We need to immerse ourselves in the Gospel, become completely familiar with the words of Jesus and know him deeply through a lively conversation with him in prayer.

It is only when we do these things that we will become effective in our task. This sounds like a lot to live up to. It sounds perhaps more than we bargained for.

It might even be something we are very reluctant to do. But, this is our mission; this is our God given task; glorifying the Lord by our lives. I think this applies to a group of 18 young St Michael’s parishioners who have been called to form the Life Teen Core Team. Together with Tim our youth minister they have undertaken the huge and I am sure daunting responsibility of launching the Life Teen program and leading the teens of our parish into a deeper relationship with Jesus Christ; encouraging them to explore their faith and grow in community.

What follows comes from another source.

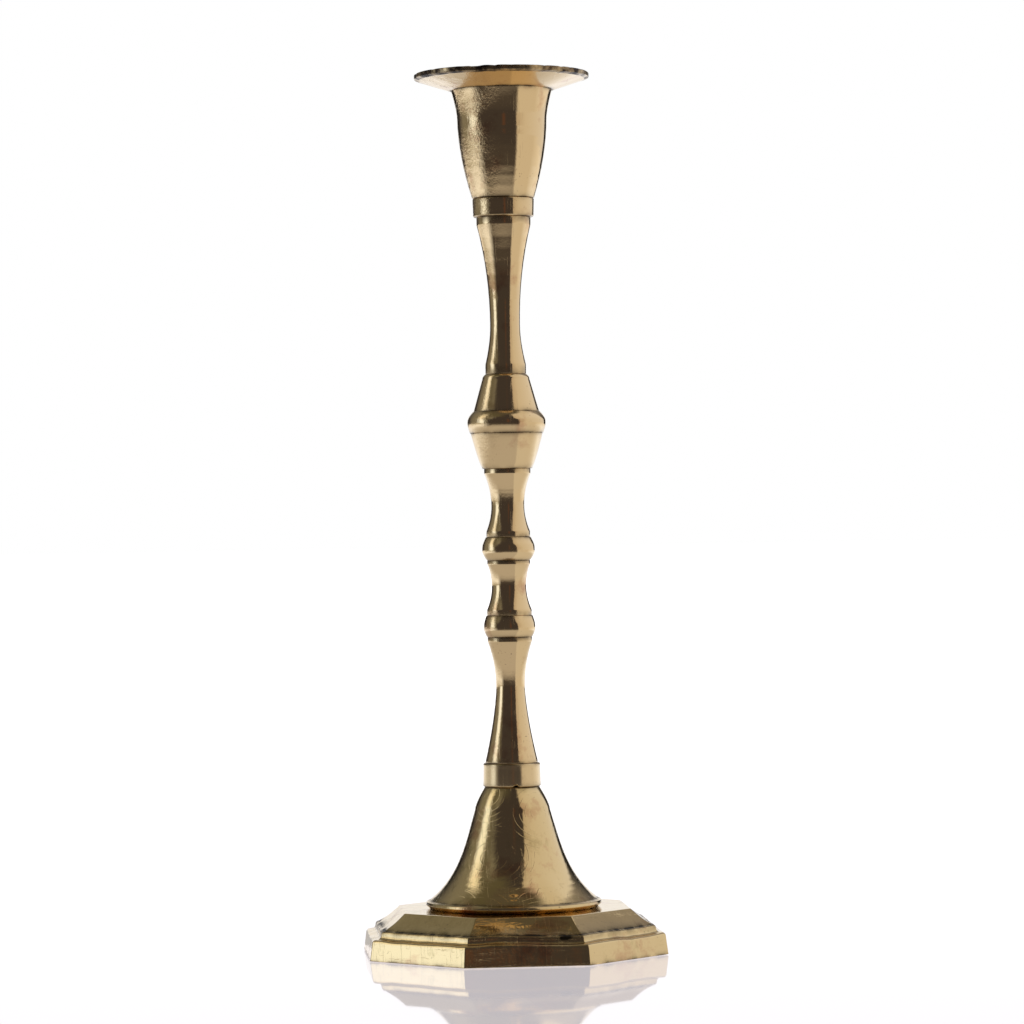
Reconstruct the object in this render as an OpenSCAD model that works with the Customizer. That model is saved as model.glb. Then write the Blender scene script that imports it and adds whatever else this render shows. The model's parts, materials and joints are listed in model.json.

Please keep them in your prayers.

God has chosen them; God chooses us, we do not choose Him. His grace has been quietly acting in our lives all along. We might think that we are not worthy or up for the task but He knows best. Those first apostles weren’t made of very promising material and I don’t suppose many of us are either.

Even while they were with Jesus they misunderstood His intentions and went so far as to desert, doubt, deny and even betray Him. And yet these were the ones He chose, they were the ones on whom He built his Church.

They deserted Him but He did not desert them. And when Jesus ascended to the Father He bequeathed them His Holy Spirit to be with them as a guide and protector.

This same Spirit has been poured out on us and is with us in this great task we have been given to make Christ known to our world. In taking up this task, like the first apostles, we will find that there are things we must leave behind. And like them too, this is a journey we embark on without knowing where it will lead us. But it is a journey of faith, under the guidance of God’s Holy Spirit and undertaken on behalf of Jesus Christ Himself.

We are His ambassadors, we are His apostles, we are His messengers of love to the world we live in. How can we refuse such a mission?